As you can imagine, this is VERY powerful, because this lets us solve one of the problems we found earlier: that we cannot add vectors component-wise as easily as we did in R.

In [19]:
list1 = (1,2)
list2 = (3,4)

In [20]:
[sum(x) for x in zip(list1,list2)] #zip() creates a dictionary!

[4, 6]

In [21]:
# A less clever, but equally useful, option:
from operator import add
list(map(add, list1, list2))

[4, 6]

A slightly more sophisticated use of dictionary is to perhaps sort a BUNCH of people by last names, say, on a wedding invitation list.

In [43]:
lst_names = ["f","g","r","h","a","b","i"]
fst_names = ["w","x","c","j","q","l","z"]
dd = zip(fst_names,lst_names)

In [44]:
sorted(dd) # This sorts by KEYS

[('c', 'r'),
 ('j', 'h'),
 ('l', 'b'),
 ('q', 'a'),
 ('w', 'f'),
 ('x', 'g'),
 ('z', 'i')]

In [46]:
sorted(zip(fst_names,lst_names), key=lambda x: x[1]) # This sorts by VALUES (weird syntax aside, this is how one does it)

[('q', 'a'),
 ('l', 'b'),
 ('w', 'f'),
 ('x', 'g'),
 ('j', 'h'),
 ('z', 'i'),
 ('c', 'r')]

Another application: counting. This gets endlessly complicated somethings, but with Python dictionaries, it is MUCH easier.

In [51]:
letter_counts = {}
word = "Kentucky"
for letter in word:
    letter_counts[letter] = letter_counts.get(letter,0) + 1

letter_counts

{'K': 1, 'e': 1, 'n': 1, 't': 1, 'u': 1, 'c': 1, 'k': 1, 'y': 1}

We start with an empty dictionary. For each letter in the string, we find the current count (possibly zero) and increment it. At the end, the dictionary contains pairs of letters and their frequencies.
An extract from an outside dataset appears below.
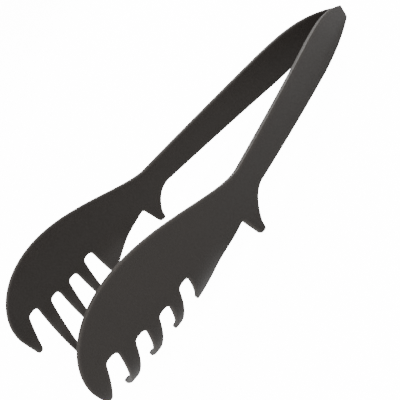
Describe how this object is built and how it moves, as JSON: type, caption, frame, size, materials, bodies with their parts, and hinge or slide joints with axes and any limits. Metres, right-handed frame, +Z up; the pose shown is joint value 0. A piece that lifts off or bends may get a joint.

We can also ignore cases when it comes to counting.

In [64]:
letter_counts = {}
word = "ThiS is String with Upper and lower case Letters"
for letter in word.lower():
    letter_counts[letter] = letter_counts.get(letter,0) + 1

alph_letter_counts = {}
for (k,v) in letter_counts.items():
    sorted_k = sorted(letter_counts.keys())
    for x in sorted_k:
        alph_letter_counts[x] = letter_counts[x]

print(alph_letter_counts)

{' ': 8, 'a': 2, 'c': 1, 'd': 1, 'e': 5, 'g': 1, 'h': 2, 'i': 4, 'l': 2, 'n': 2, 'o': 1, 'p': 2, 'r': 4, 's': 5, 't': 5, 'u': 1, 'w': 2}


In [None]:
# This is a little complicated, but this is basically how things work here.